For this offering, 30,133,330 special warrants (the “Special Warrants”) were issued at the price of $0.15 per Special Warrant for gross proceeds of $4,520,000 (the “Offering”). Each Special Warrant will automatically convert into one unit of the Company (each a “Unit”). Each Unit shall consist of one common share of the Company (a “Share”) and one common share purchase warrant (a “Warrant”). Each Warrant shall entitle the holder thereof to acquire one Share at a price of $0.20 per Share for a period of three years following the date of issue. The Special Warrants will automatically convert, for no additional consideration, into Units on the date that is the earlier of: (i) the date that is three business days following the date on which the Company files a prospectus supplement to a short form base shelf prospectus with the applicable securities regulatory authorities qualifying distribution of the Units underlying the Special Warrants (the “Prospectus Supplement”), or (ii) the date that is four months and one day after the closing of the Offering.

The Company will use its commercially reasonable efforts to file the Prospectus Supplement within 60 days of the closing of the Offering (not including the date of closing), provided however, that there is no assurance that a Prospectus Supplement will be filed with the securities commission prior to the expiry of the statutory four month hold period.

The Company paid aggregate cash finder’s fees of approximately $218,726 to certain finders, being 7% of the gross proceeds raised by each such finder.
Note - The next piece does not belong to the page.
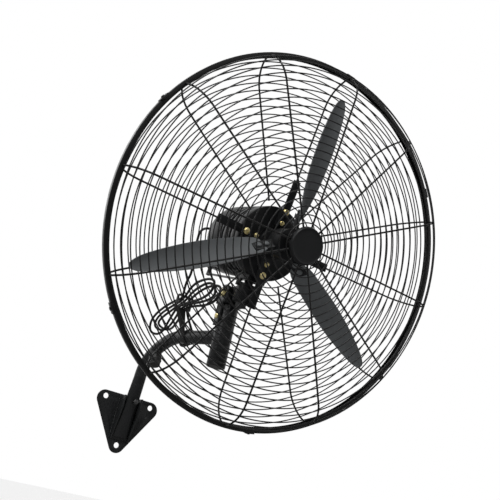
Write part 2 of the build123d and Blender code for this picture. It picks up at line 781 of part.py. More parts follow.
with BuildPart() as crank:
    with BuildSketch(level(gearbox_low - crank_drop, z=crank_z)):
        RegularPolygon(crank_r, round_sides)
    extrude(amount=-crank_t)
    with BuildSketch(level(gearbox_low - crank_drop, z=crank_z)):
        RegularPolygon(crank_shaft_d / 2, pin_sides)
    extrude(amount=crank_drop + gearbox_wall + 8)
    with BuildSketch(level(gearbox_low + gearbox_wall + 6, z=crank_z)):
        RegularPolygon(gear_r, boss_sides)
    extrude(amount=gear_t)
    with BuildSketch(level(gearbox_low - crank_drop - crank_t, x=-link_arm, z=crank_z)):
        RegularPolygon(link_pin_d / 2 + 2, pin_sides)
    extrude(amount=link_top + running_gap - gearbox_low + crank_drop + crank_t)
    with BuildSketch(level(gearbox_low - crank_drop - crank_t, x=-link_arm, z=crank_z)):
        RegularPolygon(link_pin_d / 2, pin_sides)
    extrude(amount=link_top - link_t - 2.5 - gearbox_low + crank_drop + crank_t)

with BuildPart() as crank_clip:
    with BuildSketch(level(link_top - link_t - running_gap, x=-link_arm, z=crank_z)):
        RegularPolygon(link_pin_d / 2 + 3, pin_sides)
        RegularPolygon(link_pin_d / 2 + weld_gap, pin_sides, mode=Mode.SUBTRACT)
    extrude(amount=-1.2)

with BuildPart() as pull_knob:
    with BuildSketch(level(gearbox_top - pull_stem_in, z=crank_z)):
        RegularPolygon(pull_stem_d / 2, pin_sides)
    extrude(amount=pull_knob_top - pull_knob_h - gearbox_top + pull_stem_in)
    with BuildSketch(level(pull_knob_top - pull_knob_h, z=crank_z)):
        RegularPolygon(pull_knob_d / 2, boss_sides)
    extrude(amount=pull_knob_h)

with BuildPart() as cord_gland:
    with BuildSketch(flank(-gearbox_half_w - weld_gap)):
        with Locations((gland_z, gland_y)):
            RegularPolygon(gland_root_d / 2, pin_sides)
    with BuildSketch(flank(-gearbox_half_w - gland_length)):
        with Locations((gland_z, gland_y)):
            RegularPolygon(gland_tip_d / 2, pin_sides)
    loft()
    with BuildSketch(flank(-gearbox_half_w - 1)):
        with Locations((gland_z, gland_y)):
            RegularPolygon(gland_root_d / 2 - 2, pin_sides)
    extrude(amount=-gearbox_wall - 3)
    with BuildSketch(flank(-gearbox_half_w - gland_length)):
        with Locations((gland_z, gland_y)):
            RegularPolygon(cord_d / 2 + slip_fit, pin_sides, major_radius=False)
    extrude(amount=-gland_socket, mode=Mode.SUBTRACT)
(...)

As additional compensation, the Company issued an aggregate of 1,458,176 non-transferable broker warrants (each a “Broker Warrant”) to the respective finders. Each Broker Warrant is exercisable for one Share at the exercise price of $0.20 for a period of three years.

Prior to the filing of the Prospectus Supplement and the automatic conversion of the Special Warrants, the securities issued under the Offering will be subject to a four-month hold period from the date of closing of the Offering, in addition to any other restrictions under applicable law.

Unit Offering

In this non-brokered private placement (the “NBPP”), a total of 3,200,000 units (the “NBPP Units”) were sold for gross proceeds of $480,000.  Each NBPP Unit consists of one Share and one Warrant. Each Warrant shall entitle the holder to acquire one Share at a price of $0.20 per Share for a period of three years following the date of issue. The Company paid aggregate cash finder’s fees of $33,600 to a certain finder, being 7% of the gross proceeds raised. As additional compensation, the Company issued an aggregate of 224,000 Broker Warrants to the finder.  The securities issued in connection with the NBPP will be subject to a four-month hold period, in accordance with applicable securities laws.

The net proceeds from the Offering and the NBPP will be used for Canwell prospect drilling and Eureka deposit drilling at the Nikolai Nickel Project in Alaska, metallurgical studies on drill cores from the Eureka deposit, working capital, as well as for marketing purposes.